On Friday, November 14, 2014 3:06:17 PM UTC-5, Robert L. Oldershaw wrote:
A measured mass of 145.0725 +/- 0.0001 is highly unrealistic. Such
narrow error bars on such a large stellar mass are hard to imagine. ...


Thanks for missing the point. The point was that you are dividing by
an artificially large number to make the result look like better
agreement with your quantization than there really is. I just took it
to absurdity to demonstrate the point. (i.e. that a mass completely
inconsistent with 0.145 Msun and yet looks like an excellent match
according to your arithmetic)

Also, would you prefer that I not divide by 2.61 and instead just say
the error is 0.0034 solar mass?


I would prefer that a real statistical test be performed. Which is
what I did.

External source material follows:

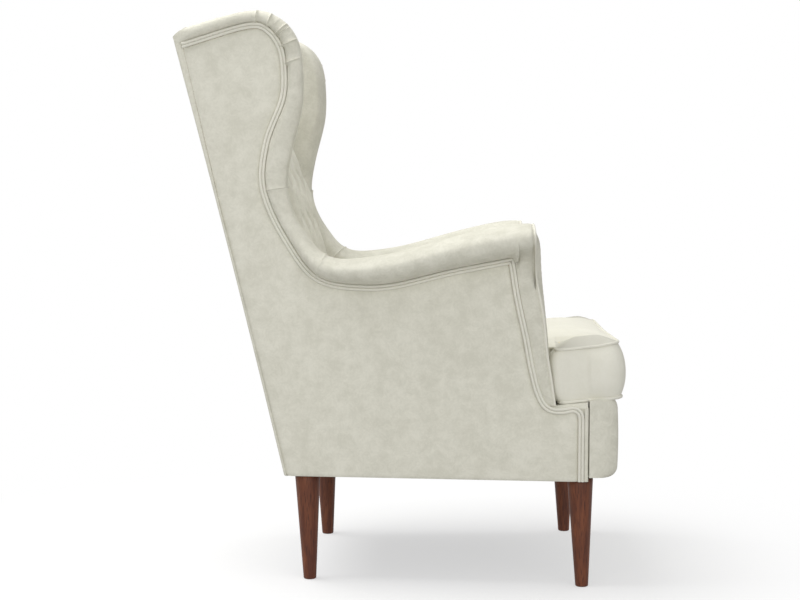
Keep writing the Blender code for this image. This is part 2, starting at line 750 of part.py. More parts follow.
def build_inside_back():
    """Tufted back, rolled over the top rail to the outer back."""
    face = smooth([back_face_point(*row) for row in BACK_FACE_SHARES], BACK_STEPS)
    roll = smooth([face[-1]] + [back_face_point(*row) for row in BACK_TOP_SHARES], SEAM_STEPS)[1:]
    shelf = POST_TOP + POST_WIDTH / 2.0 + GAP
    rear_top = WING_SEAM[0].y
    web_face = PANEL_THICKNESS + POST_DEPTH + WEB_THICKNESS + 4.0 * GAP
    low = face[0].y
    rear = [Vector((back_y(rear_top) - GAP, rear_top + GAP))]
    rear.append(Vector((back_y(rear_top) - PANEL_THICKNESS - 2.0 * GAP, rear_top)))
    rear.append(Vector((back_y(shelf) - PANEL_THICKNESS - 2.0 * GAP, shelf)))
    rear.append(Vector((back_y(shelf) - web_face, shelf)))
    rear.append(Vector((back_y(low) - web_face, low)))
    columns = int(round(2.0 * side_half(0.0, HEIGHT) / (TUFT_WIDTH / TUFT_COLUMNS)))
    columns += columns % 2
    rings = []
    for k in range(columns + 1):
        share = 2.0 * k / columns - 1.0
        ring = []
        for point in face + roll + rear:
            ring.append(back_pad_point(share, point, point in face))
        rings.append(ring)
    loft("inside_back_pad", rings, "velvet")


def back_pad_point(share, point, tufted):
    """A point of the inside back, at a share of its half width and a (y, z) of its section."""
    half = side_half(point.x, point.y) - ROLL_WIDTH - GAP
    if not tufted:
        return Vector((share * half, point.x, point.y))
    sunk = tuft(share * half, point.y - BASE_BOTTOM - TUFT_START)
    edge = 1.0 - ease((1.0 - abs(share)) / TUFT_EDGE_SHARE)
    y = point.x + lerp(sunk, TUFT_DEPTH, edge)
    half = side_half(y, point.y) - ROLL_WIDTH - GAP
    return Vector((share * half, y, point.y))


def round_corners(corners, steps):
    """Closed outline through corners, each given with its radius."""
    result = []
    count = len(corners)
    for i in range(count):
        point, radius = corners[i]
        before = (corners[i - 1][0] - point).normalized()
        after = (corners[(i + 1) % count][0] - point).normalized()
        if radius == 0.0:
            result.append(point.copy())
            continue
        half_angle = before.angle(after) / 2.0
        reach = radius * cos(half_angle) / sin(half_angle)
        start = point + before * reach
        end = point + after * reach
        for k in range(steps + 1):
            t = k / steps
            a = start.lerp(point, t)
            b = point.lerp(end, t)
            result.append(a.lerp(b, t))
    return result


def cushion_outline():
    """The cushion's seam, seen from above, from the middle of its front round its left side."""
    front = CUSHION_FRONT
    welt_room = 2.0 * WELT_RADIUS + GAP
    z = seat_z(0.0)
    ear_front = side_half(front, z) - EAR_INSET
    ear_rear = side_half(-EAR_REAR, z) - EAR_INSET
    room = ROLL_WIDTH + CUSHION_CLEARANCE + welt_room
    body_front = side_half(-EAR_REAR, z) - room
    rear = back_face_point(BACK_FACE_SHARES[0][0], 1.0).x - 2.0 * CUSHION_CLEARANCE - welt_room
    body_rear = side_half(rear, z) - room
    body_middle = lerp(body_front, body_rear, HALF_SHARE)
    half = [
        (Vector((0.0, front + SEAM_DRAW)), 0.0),
        (Vector((ear_front, front)), CORNER_RADIUS),
        (Vector((ear_rear - SEAM_DRAW / 2.0, lerp(front, -EAR_REAR, HALF_SHARE))), 0.0),
        (Vector((ear_rear, -EAR_REAR)), EAR_RADIUS),
        (Vector((body_front, -EAR_REAR)), NOTCH_RADIUS),
        (Vector((body_middle - SEAM_DRAW, lerp(-EAR_REAR, rear, HALF_SHARE))), 0.0),
        (Vector((body_rear, rear)), CORNER_RADIUS),
        (Vector((0.0, rear - SEAM_DRAW)), 0.0),
    ]
    other = [(Vector((-p.x, p.y)), r) for p, r in half[1:-1]]
    ring = round_corners(half + other[::-1], CORNER_STEPS)
    result = []
    for i, point in enumerate(ring):
        after = ring[(i + 1) % len(ring)]
        runs = max(1, round((after - point).length / OUTLINE_STEP))
        for k in range(runs):
            result.append(point.lerp(after, k / runs))
    return result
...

A chi-square test excludes 0.145 Msun quantization with
100% confidence [**].

In terms of the actual mass of J1906+0746, I would think an accuracy
of +/- 0.01 solar mass is a reasonable uncertainty to hope for at
present.


I see what you did there. You picked an uncertainty just large enough
to be consistent with your model, but not too large compared to 0.145
that makes it completely ambiguous. Talk about wishful thinking. But
the truth is that there is no quantitative rationale to the
uncertainty you hope for.

CM

[**] Really (100-1e-27)% = 99.999999999999999999999999999% confidence.